I have had a day off when a few of our plans didn't happen. A trip to the hardware store proved a waste of time. What we wanted to buy would not fit in the car. A trip to a science festival program likewise proved wasted - there was no room in the hall for us. A plan I had dreamed up to make little gifts for a luncheon later in the week did not work out. I had a lazy but frustrating day. Tonight I blobbed out in front of idiot TV for a while then went on You Tube and listened to various speakers. Marcus Borg, John Dominic Crossan,  Philip Gulley, Philip Yancy, Krista Tippet and Barbara Brown Taylor have all informed and entertained me tonight. I have enjoyed myself.
Less lonely
I get so much mail and religious stuff thrown at me from the religious right that I begin to feel lonely. Am I the only one asking the questions I ask? Am I the only one thinking the thoughts and rethinking the faith? Am I an out and out heretic, really out in left field?  Tonight I have enjoyed listening to people asking the same sort of questions, rethinking the traditional perspectives, but who are still alive "spiritually". It has been good not to feel so alone.

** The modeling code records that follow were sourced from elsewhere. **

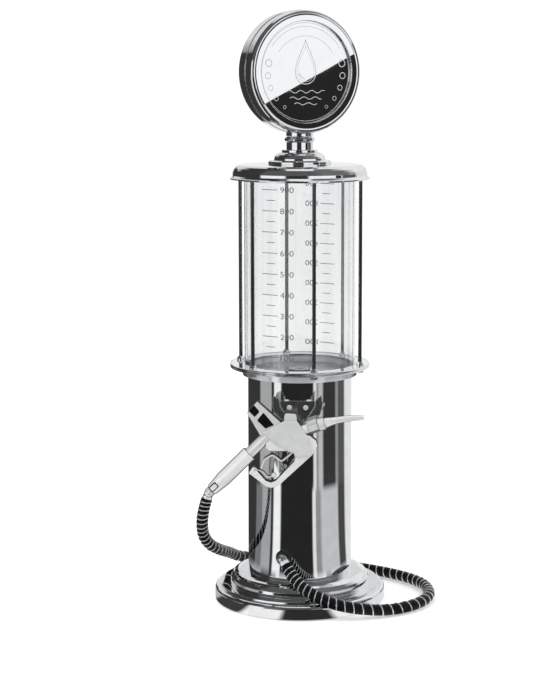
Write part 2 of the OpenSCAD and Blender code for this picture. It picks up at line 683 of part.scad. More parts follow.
// Column
column_bore = column_d - 2 * column_wall;
module column_foot_ring() color(steel) difference() {
    translate([0, 0, tier_z]) tube(column_bore - 2 * running_fit, column_bore - 2 * foot_ring_t, foot_ring_h);
    at_column_screws() translate([0, 0, tier_z - cut])
        cylinder(h = cut + column_screw_l + running_fit, d = column_screw_d + 2 * running_fit);
}
module column_screws() color(steel) at_column_screws() translate([0, 0, tier_z - base_wall])
    screw(2 * column_screw_d, column_screw_d / 2, column_screw_d, base_wall + column_screw_l);
module column_tube() color(chrome) difference() {
    translate([0, 0, tier_z]) tube(column_d, column_bore, column_z - tier_z);
    translate([0, 0, inlet_z]) rotate([90, 0, 0]) cylinder(h = column_d, d = elbow_d + 2 * running_fit);
    at_holder_screws(0) cylinder(h = column_d / 2, d = holder_screw_d + 2 * running_fit);
}
module column_collar() color(chrome) difference() {
    union() {
        translate([0, 0, column_z]) cylinder(h = collar_h, d = collar_d);
        translate([0, 0, column_z - spigot_l])
            tube(column_bore - 2 * running_fit, column_bore - 2 * spigot_t, spigot_l + web_t);
    }
    translate([0, 0, floor_z]) cylinder(h = collar_h, d = tank_d + 2 * running_fit);
    translate([0, 0, column_z - cut]) cylinder(h = web_t + 2 * cut, d = outlet_d + 2 * running_fit);
}

// Flange and rods
bead_r = flange_d / 2 - bead_d / 2;
module gallery_flange() color(chrome) difference() {
    union() {
        translate([0, 0, flange_z]) cylinder(h = flange_t, d = 2 * bead_r);
        for (k = [0, 1]) translate([0, 0, flange_z - bead_drop + bead_d / 2 + k * bead_d])
            rotate_extrude() translate([bead_r, 0]) circle(d = bead_d);
    }
    translate([0, 0, flange_z - cut]) cylinder(h = flange_t + 2 * cut, d = tank_d + 2 * running_fit);
    at_rods() translate([0, 0, flange_z - cut]) cylinder(h = flange_t + 2 * cut, d = rod_d + 2 * running_fit);
}
module at_rods() round_about(rod_count, rod_circle_d, 180 / rod_count) children();
rod_low = flange_z - rod_nut_h * 3 / 4;
rod_hold = top_ring_t * 3 / 4;
module tie_rods() color(chrome) at_rods() translate([0, 0, rod_low])
    cylinder(h = ring_z + rod_hold - rod_low, d = rod_d);
module rod_feet() color(chrome) at_rods() translate([0, 0, flange_top]) difference() {
    union() {
        cylinder(h = rod_foot_h / 2, d = rod_foot_d);
        translate([0, 0, rod_foot_h / 2])
            cylinder(h = rod_foot_h / 2, d1 = rod_foot_d, d2 = (rod_foot_d + 2 * rod_d) / 3);
    }
    translate([0, 0, -cut]) cylinder(h = rod_foot_h + 2 * cut, d = rod_d + 2 * running_fit);
}
module rod_nuts() color(steel) at_rods() translate([0, 0, flange_z - rod_nut_h]) difference() {
    hex(rod_nut_af, rod_nut_h);
    translate([0, 0, rod_nut_h / 4 - running_fit])
        cylinder(h = rod_nut_h, d = rod_d + 2 * running_fit);
}

// Tank
tank_bore = tank_d - 2 * tank_wall;
module tank_cylinder() color(clear) translate([0, 0, tank_z]) tube(tank_d, tank_bore, tank_h);
module tank_floor() color(steel) translate([0, 0, floor_z])
    tube(tank_bore - 4 * running_fit, outlet_d + 2 * running_fit, floor_t);
module lower_gasket() color(rubber) translate([0, 0, floor_z])
    tube(tank_d, tank_bore, gasket_t);
module upper_gasket() color(rubber) translate([0, 0, tank_top]) tube(tank_d, tank_bore, gasket_t);
module tank_top_ring() color(chrome) difference() {
    translate([0, 0, ring_z]) tube(top_ring_d, tank_bore, top_ring_t);
    translate([0, 0, ring_z - cut]) cylinder(h = cut + ring_seat, d = tank_d + 2 * running_fit);
    at_rods() translate([0, 0, ring_z - cut])
        cylinder(h = cut + rod_hold + running_fit, d = rod_d + 2 * running_fit);
}

// Outlet and inner tube
module outlet_fitting() color(brass) difference() {
    union() {
        translate([0, 0, floor_z + floor_t]) cylinder(h = outlet_flange_t, d = outlet_flange_d);
        translate([0, 0, column_z - outlet_l]) cylinder(h = outlet_l + web_t + floor_t, d = outlet_d);
        translate([0, 0, column_z - outlet_l - barb_l]) cylinder(h = barb_l, d = barb_d);
    }
    translate([0, 0, column_z - outlet_l - barb_l - cut])
        cylinder(h = barb_l + outlet_l + web_t + floor_t + outlet_flange_t + 2 * cut, d = flow_d);
}
module outlet_nut() color(brass) translate([0, 0, column_z - outlet_nut_h]) difference() {
    hex(outlet_nut_af, outlet_nut_h);
    translate([0, 0, -cut]) cylinder(h = outlet_nut_h + 2 * cut, d = outlet_d + 2 * running_fit);
}
stub_y = column_bore / 2 - barb_d;
inner_route = [for (s = inner_shares) [0, -s.x * stub_y, mix(inlet_z, column_z - outlet_l, s.y)]];
module inner_tube() color(silicone) {
    w = walk(inner_route);
    tables = [for (k = [0:2]) axis_table(w, k)];
    path = [for (i = [0:inner_rings]) spot(tables, w[route_steps][0] * i / inner_rings)];
    swept(path, [for (i = path) inner_tube_d / 2], tube_sides, inner_tube_bore / 2);
}
module tube_clamps() color(steel) {
    translate([0, 0, inner_route[0].z - 2 * clamp_w]) tube(clamp_d, inner_tube_d + 2 * running_fit, clamp_w);
    translate([0, inner_route[len(inner_route) - 1].y + 2 * clamp_w, inlet_z]) rotate([90, 0, 0])
        tube(clamp_d, inner_tube_d + 2 * running_fit, clamp_w);
}
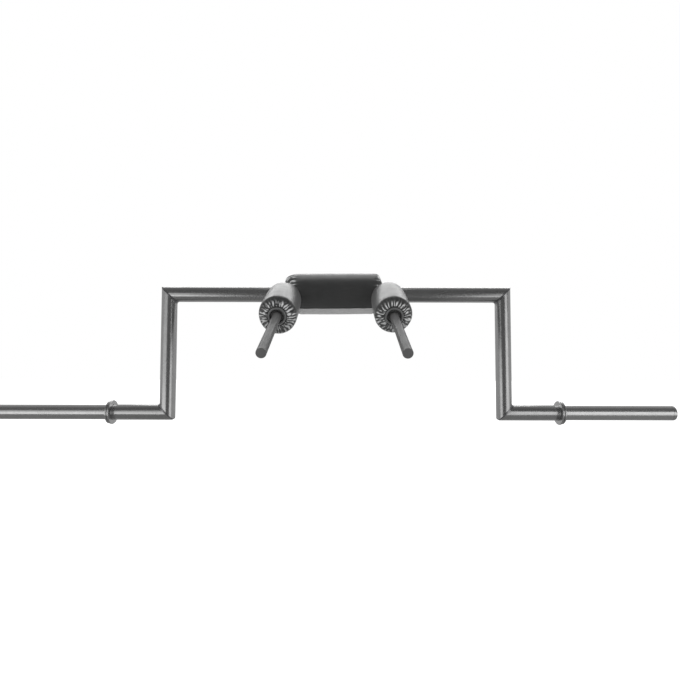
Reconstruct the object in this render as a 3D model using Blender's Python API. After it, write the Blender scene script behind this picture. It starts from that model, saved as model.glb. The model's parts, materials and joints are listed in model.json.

One aspect not emphasised enough ...
It is great to listen to these type of thinkers and to read them. I find though that I feel they often miss out on an important emphasis of who Jesus is and what a "Jesus spirituality" should look like. I love their theological reflections, and it is important to think out the faith. But for me I would want to add that a servant lifestyle is an important expression of the faith, an important experience of the faith and an important part of the theological journey. Progressive Christianity which leaves out active compassion does not know "Jesus" no matter how good its intellectual thinking, or modern its liturgical expression. I love listening to and reading Progressive Christian thinkers, but often get the feeling I want to add this dimension to what they say. So many of my experiences of and insights into the "sacred" have come through a servant lifestyle.
But jealous... 
I listen to these speakers and get jealous. I have the same questions, the same sort of thinking and am on a similar journey - but in my attempts to communicate or articulate it even to myself, I am a babbling simpleton compared to these articulate and skilled thinkers and speakers. I want to scream at God, "Would it have spoiled some vast eternal plan if you had given me a little bit more intelligence and skill!" I get so frustrated with my skill levels when I see such clever intellects.
Oh well you play with the hand you have been dealt as best you are able - but a few more Kings, Queens and Aces would help.